Minimal sebulan sekali Annisa akan mengganti baju kerja kantornya dengan PDL (pakaian dinas lapangan) ranger dan masuk hutan menjadi ranger. Annisa yang ikut membentuk SWR sudah sejak 2020 bergiat di Sanggabuana bersama anggota ranger lain yang berasal dari Jakarta, Depok, Bekasi, Cikarang, Karawang, dan Cikampek.
Menurut Annisa, menjadi ranger adalah panggilan, dan merupakan pengabdian, jadi tidak berharap finansial dari pengabdian ini. Bahkan buat sebagian besar anggota ranger dari luar kota, menjadi Ranger ini adalah sebuah liburan, gaya hidup baru.
"Kami masuk hutan, berkemah, memasak di hutan pinggir sungai, menikmati tarian dan nyanyian burung, melihat perilaku primata, menanam pohon, treking ke hutan untuk patroli, juga blusukan ke kampung-kampung di kawasan penyangga bertemu masyarakat untuk mengedukasi mereka supaya menjaga hutannya," ujar Annisa.

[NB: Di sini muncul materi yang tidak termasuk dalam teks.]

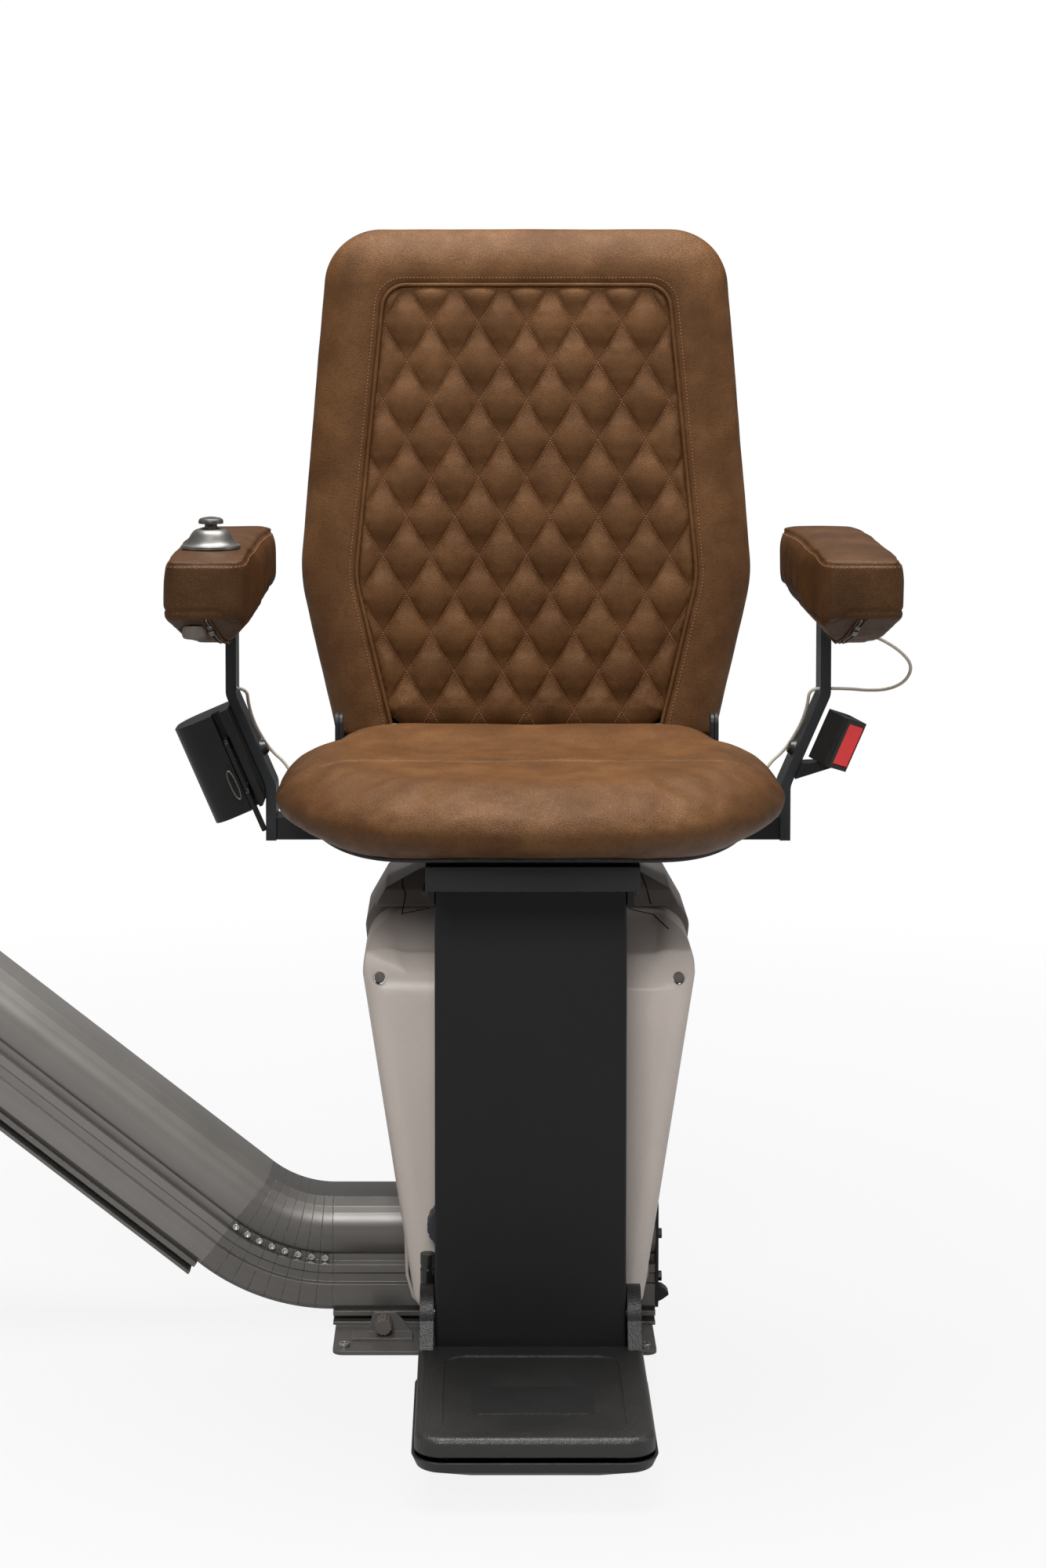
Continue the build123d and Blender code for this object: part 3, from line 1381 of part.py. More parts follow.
with BuildPart() as belt_tongue:
    with BuildSketch(Plane(origin=reel_foot.origin + reel_foot.x_dir * 13, x_dir=(0, -1, 0),
                           z_dir=reel_foot.x_dir)):
        with Locations((reel_depth - bar_depth / 2 - tongue_seat + 12, 42)):
            RectangleRounded(24, 62, 6)
            RectangleRounded(9, 40, 3, mode=Mode.SUBTRACT)
        with Locations((reel_depth - bar_depth / 2 + 5, 0)):
            RectangleRounded(13, 44, 5)
    extrude(amount=1.8, both=True)
finish(belt_tongue, "belt_tongue")

# Buckle on the right bar, turned outwards, on a stalk
buckle_width, buckle_thickness, buckle_length = 34.0, 26.0, 50.0
buckle_x, buckle_y, buckle_z = 296.0, -104.0, 598.0
buckle_yaw = math.radians(40)
button_inset, button_travel = 4.0, 3.0
window_width, window_height, window_gap = 24.0, 42.0, 0.3
buckle_up = Vector(math.sin(crank), 0, math.cos(crank))
buckle_across = Vector(math.cos(buckle_yaw), math.sin(buckle_yaw), 0)
buckle_foot = Plane(
    origin=Vector(buckle_x, buckle_y, buckle_z) - buckle_up * (buckle_length / 2),
    x_dir=buckle_across - buckle_up * buckle_across.dot(buckle_up),
    z_dir=buckle_up,
)
buckle_face = Plane(
    origin=buckle_foot.from_local_coords((2.5, -buckle_thickness / 2, buckle_length / 2)),
    x_dir=buckle_foot.x_dir,
    z_dir=-buckle_foot.y_dir,
)
with BuildPart() as buckle_body:
    with BuildSketch(buckle_foot):
        RectangleRounded(buckle_width, buckle_thickness, 4)
    extrude(amount=buckle_length)
    with BuildSketch(buckle_face):
        Rectangle(window_width, window_height)
    extrude(amount=-(button_inset + button_travel + 3), mode=Mode.SUBTRACT)
    # mouth for the tongue, in the top behind the press window
    with BuildSketch(buckle_foot.offset(buckle_length)):
        with Locations((0, 3)):
            Rectangle(24, 5)
    extrude(amount=-20, mode=Mode.SUBTRACT)
finish(buckle_body, "buckle_body")

with BuildPart() as buckle_button:
    with BuildSketch(buckle_face.offset(-button_inset - 2.7)):
        Rectangle(window_width - 2 * window_gap, window_height - 2 * window_gap)
    extrude(amount=button_inset + 1.7)
finish(buckle_button, "buckle_button")

stalk_width, stalk_grip = 20.0, 17.0
stalk_root = bar_plane(1, -24)
stalk_low = stalk_root.origin + stalk_root.z_dir * bar_half
stalk_high = stalk_low + stalk_root.y_dir * stalk_grip
stalk_out = Vector(math.cos(crank), 0, -math.sin(crank)) * 6
with BuildPart() as buckle_stalk:
    with BuildSketch(facing(-88)):
        with BuildLine():
            outer_end = buckle_foot.origin + stalk_out
            inner_end = buckle_foot.origin - stalk_out
            Polyline(
                (stalk_low.X, stalk_low.Z), (outer_end.X, outer_end.Z),
                (inner_end.X, inner_end.Z), (stalk_high.X, stalk_high.Z), close=True,
            )
        make_face()
    extrude(amount=stalk_width)
finish(buckle_stalk, "buckle_stalk")

# =========================================================================================
# Leads: the loose loop from the right pad to its bar, and a lead down inside each bar
# =========================================================================================
def cable_tube(name, points):
    """Round cable through points: straight runs joined by the widest tangent arcs."""
    points = [Vector(point) for point in points]
    runs = [b - a for a, b in zip(points, points[1:])]
    radii = []
    for first, second in zip(runs, runs[1:]):
        half_turn = math.radians(first.get_angle(second) / 2)
        radii.append(0.45 * min(first.length, second.length) / math.tan(half_turn))
    with BuildPart(mode=Mode.PRIVATE) as tube:
        with BuildLine() as route:
            FilletPolyline(*points, radius=radii)
        with BuildSketch(Plane(origin=points[0], z_dir=runs[0])):
            Circle(cable_radius)
        sweep(path=route.wire())
    length = route.wire().length
    print(name, "radii", [round(radius, 1) for radius in radii])
    print(name, "runs", [round(run.length, 1) for run in runs], "length", round(length, 1))
    print(name, "volume", round(tube.part.volume, 1),
          "section x length", round(math.pi * cable_radius ** 2 * length, 1))
    return tube.part


bar_face = arm_x + bar_thickness / 2
with BuildPart() as pad_cable:
    add(cable_tube("pad cable", (
        (290.0, -180.0, pad_keel - cable_radius - soft_gap - 0.2),
        (310.5, -177.0, 710.8),
        (330.0, -171.5, 703.3),
        (349.2, -160.0, 690.2),
        (361.0, -146.0, 675.4),
        (357.5, -132.0, 659.5),
        (343.8, -118.0, 649.4),
        (326.5, -104.0, 646.0),
        (306.4, -94.0, 646.5),
        (bar_face, -94.0, 646.5),
    )))
finish(pad_cable, "pad_cable")

with BuildPart() as bar_leads:
    for side in (-1, 1):
        add(cable_tube("bar lead", (
            (side * (arm_x - bar_thickness / 2), -94.0, 646.5),
            (side * 270.0, -94.0, 646.5),
            (side * 269.0, -88.0, 630.0),
            (side * 265.0, -77.0, 612.0),
            (side * 257.2, -66.0, 594.0),
            (side * 248.0, -62.0, 580.0),
            (side * 236.0, -62.0, 570.0),
            (side * 227.0, -64.0, 555.0),
            (side * 224.0, -72.0, 538.0),
            (side * 224.0, -72.0, frame_top),
        )))
finish(bar_leads, "bar_leads")
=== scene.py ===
import bmesh
import bpy
import numpy as np
from math import cos, hypot, pi, radians, sin, sqrt, tan
from mathutils import Matrix, Vector
from mathutils.bvhtree import BVHTree


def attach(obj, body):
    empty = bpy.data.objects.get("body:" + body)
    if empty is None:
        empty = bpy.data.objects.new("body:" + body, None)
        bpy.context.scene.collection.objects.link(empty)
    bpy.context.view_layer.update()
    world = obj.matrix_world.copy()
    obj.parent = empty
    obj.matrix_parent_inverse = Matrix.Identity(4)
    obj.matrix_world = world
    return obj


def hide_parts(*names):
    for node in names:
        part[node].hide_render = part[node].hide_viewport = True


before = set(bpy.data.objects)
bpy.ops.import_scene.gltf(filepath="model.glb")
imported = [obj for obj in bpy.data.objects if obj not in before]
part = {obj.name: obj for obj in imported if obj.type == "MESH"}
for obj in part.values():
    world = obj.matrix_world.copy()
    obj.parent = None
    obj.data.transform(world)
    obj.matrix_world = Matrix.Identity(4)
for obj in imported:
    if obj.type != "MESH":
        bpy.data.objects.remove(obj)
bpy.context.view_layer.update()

# ---- Camera: chest height in front of the empty seat ----
# A short telephoto on the chair's front, a little to the left of its middle. It looks down by
# three degrees, and the shift brings the footrest in while the mast stays upright.
photo_lens = bpy.data.cameras.new("photo_lens")
photo_lens.lens = 68.23
photo_lens.shift_x = 0.0305
photo_lens.shift_y = -0.2364
photo_camera = bpy.data.objects.new("photo_camera", photo_lens)
photo_camera.location = (-0.0509, -2.9291, 1.0596)
photo_camera.rotation_euler = (radians(87), 0, 0)
bpy.context.scene.collection.objects.link(photo_camera)
bpy.context.scene.camera = photo_camera
bpy.context.scene.view_settings.view_transform = "Standard"

# ---- Studio: pale sweep, an overhead softbox and one in front ----
# The floor is a plain pale sheet. Cameras and mirror-like paint see it white; the chair is lit by
# the softboxes and a low grey room.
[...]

Denny Agus Perwira, anggota SWR lainnya dari Bekasi yang baru pulang dari patroli anti perburuan satwa liar di Sanggabuana menceritakan pengalamannya ketika patroli.
"Kami patroli dengan menaiki sepeda motor sejauh 5 km, kemudian dilanjutkan treking pada malam hari di tengah hutan," kata dia.
"Ketika menginap di gubuk petani di tengah hutan, kami disambut dengan hangat, mereka memotong ayam dan menangkap ikan dari kolamnya untuk menjamu para Ranger. Ini sangat mengharukan dan menjadi pengalaman yang menyenangkan. Masyarakat menerima kehadiran kami," imbuhnya.
Sedangkan Nur Setya Budi, seorang karyawan berusia 45 tahun di Karawang yang sudah satu tahun ini bergabung menjadi Ranger Sanggabuana juga menceritakan hal yang sama.
Budi mengaku menjadikan ranger ini sebagai sebuah pengabdian untuk lingkungan, dan untungnya didukung oleh masyarakat.
"Ketika kami melakukan rehabilitasi hutan, masyarakat banyak yang membantu kami dengan memberikan bibit-bibit tanaman kehutanan. Bahkan ada juga yang meminjamkan mobilnya untuk mengangkut bibit dari Bandung sampai ke Sanggabuana. Keberadaan kami didukung oleh masyarakat, terbukti dengan banyaknya suport dan keterlibatan masyarakat pada kegiatan kami," kata dia.